Perhaps it was precipitated by the boozy punch, but it is likely that I would
have reenacted the show for my friends anyway. I wore those smooth-soled patent leather shoes with the premeditated notion of slippin' and slidin'. And on prom night I actually wore a better tux, albeit a rental unit, than any of the ones the Godfather of Soul had perspired through at the concert. Mine was a red brocade job with black satin lapels and a matching cummerbund that even my soul-less date, Louise the Tease, said "looked dapper". Nonetheless, my dapperness was not nearly enough to get her to go to The Moorings after the prom.

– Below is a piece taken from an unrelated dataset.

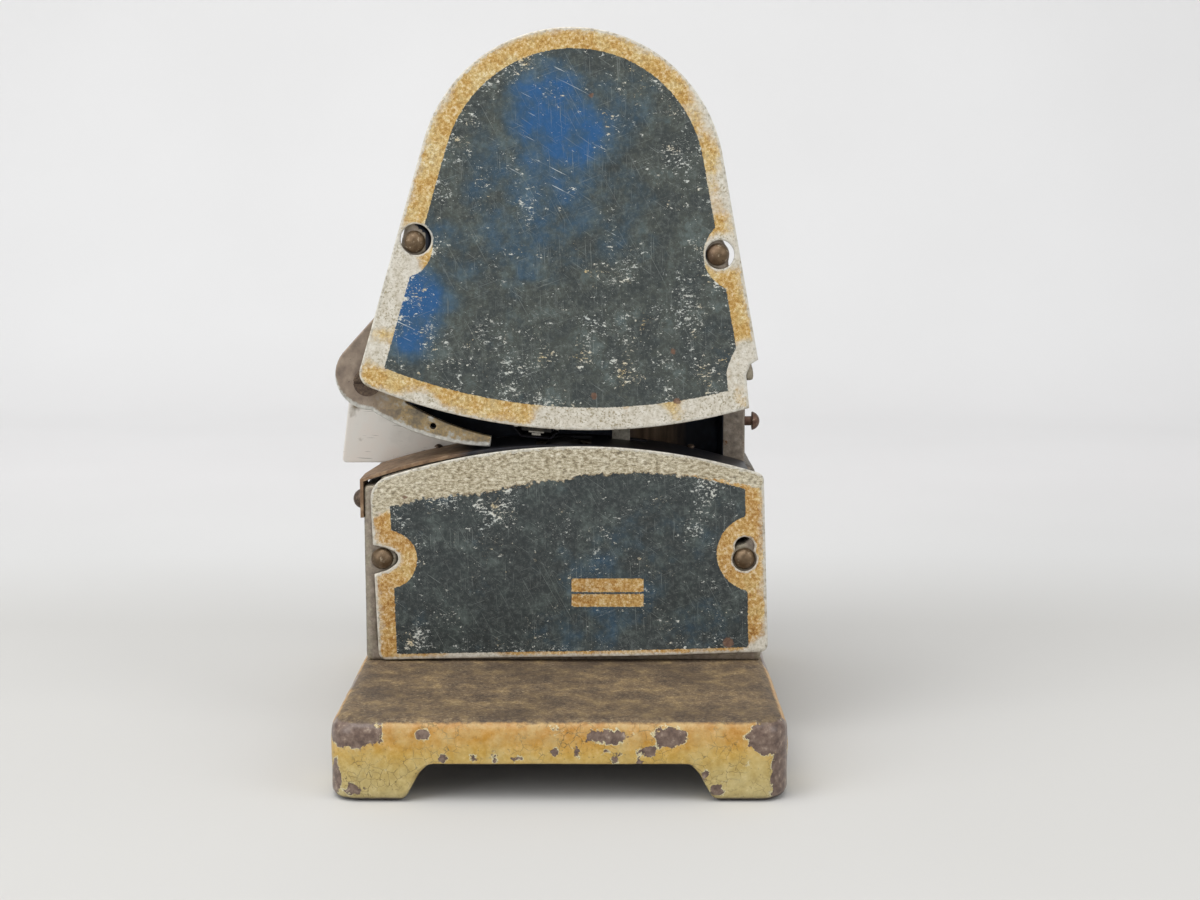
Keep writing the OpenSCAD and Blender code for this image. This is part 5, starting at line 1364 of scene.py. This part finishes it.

It is memorable recalling the time that I donned the one-strap, off-the-shoulder leopard skin and jumped on a Flintstones float in the annual cross-town rivalry pre-football game parade. For over an hour as Fred Flintstone (it was the year that the cartoon series had its prime time debut and it became TV's hottest sitcom) I screamed yabba dabba doooooo from one end of town to the other. It was a freezing November morning and I was underdressed for the weather but there was one wonderful perk. I got to snuggle with Jeanette Diehl, the sweet, gorgeous prom queen who, that morning, was similarly attired for the role of my wife, Wilma.
When Jeanette shivered: "Ccccccould you pppplease share some bbbbody heat with me Ed?" I was able to develop quite a bit of it for her rather quickly. And I was not about to quit bear-hugging Jeanette until our float ride ended at the neutral Firemen's Field. It was my one big chance with the best-looking girl at school and I blew it by romantically whispering "yabba dabba doo" in her lovely ear.
Here's a memorable one. In our junior year I cut a class the day before the aforementioned annual big game and got a ride with a senior named Bobby Ballough in his '50 Ford. While everyone at each identical school building was in their fourth period classes I painted a North High green stripe down the center of South High's third floor hallway. By the time the deed was discovered I had already returned to North High and was ready for my fifth period class. Most people knew that I was the painter because Ballough blabbed to his friends but somehow, I never got caught for that one either.
But even with my memory bank now freely spitting out withdrawals, the most memorable incident line on the questionnaire remains blank.
As a car guy I should have a driving story for every occasion -- which I usually do -- but I was the youngest student in our class as a result of skipping the third grade. I didn't receive my license until just a few days before graduation so, ironically, I don't have a high school driving history. But I was involved in a Driver Education class driving incident.
Actually, now that I recall it, we may have a winner here. This one's a classic!
Coach Fleming was our Driver Ed instructor. He and I got along well because I was motivated, since birth, to become a great driver. I relished every aspect of the training course and got A's from the coach.
Our regular practice car was a brand new 1966 Plymouth Fury with the 383-cubic inch engine, automatic transmission and a dual braking system that allowed the instructor to override the student. But we also had a single-brake '65 Fury with the 318 engine and a three on the tree steering column-mounted shifter that was used to teach manual-shift driving.
One springy morning it was my turn behind the wheel of the latter Fury. Coach Fleming was edgy because the girl who drove before me, Diane Schiavone, was terrible with the clutch. In the absence of seatbelts, she nearly launched the coach through the windshield several times before he told her to pull over and get in the back seat.
But I was Mr. Smooth and was able to settle Coach Fleming's nerves very quickly. In fact, it was so relaxing for him out there on Franklin Avenue with me at the controls that for a moment no one was paying attention to my driving. No one, that is, except Officer Knowles in Patrol Car #507.
Knowles, who was parked in front of Carroll's Hamburger Drive-in sucking down a vanilla shake at the time, noticed the Fury going by at 68 in 45 mph zone. The electric bubblegum machine atop his Ford Galaxy 500 cruiser lit up surprisingly quickly. After a brief hot pursuit, I was finally caught -- VERY CAUGHT -- for once in my high school career.
Of course, I received a stern lecture from Knowles at the scene of the crime. It was not my first encounter with the officer because he seemed to always be around to bust up our Friday night "loitering" out in front of Louie Nadler's luncheonette -- so I kind of knew what to expect from the menacing Officer Knowles. Coach Fleming, however, was quite upset when he was issued my speeding citation because he was the only one in the car who actually had a license and he was responsible for the rest of us.
After convincing a priest, a rabbi, Miss M.G. Smith and a state senator's secretary to call police headquarters on behalf of Coach Fleming I was finally able to get his ticket squashed. Then I volunteered for what they now call community service.
The next Saturday I washed every blackboard in the entire school building, detailed both Driver Ed cars and clapped out dozens of chalkboard erasers, ending my workday by sanding splinters off the bleacher benches in the gym.
I have never attended a high school reunion and I may not go to this one.
It would be really embarrassing if, after 45 years, anyone at the reunion remembers that I was an underachiever in high school.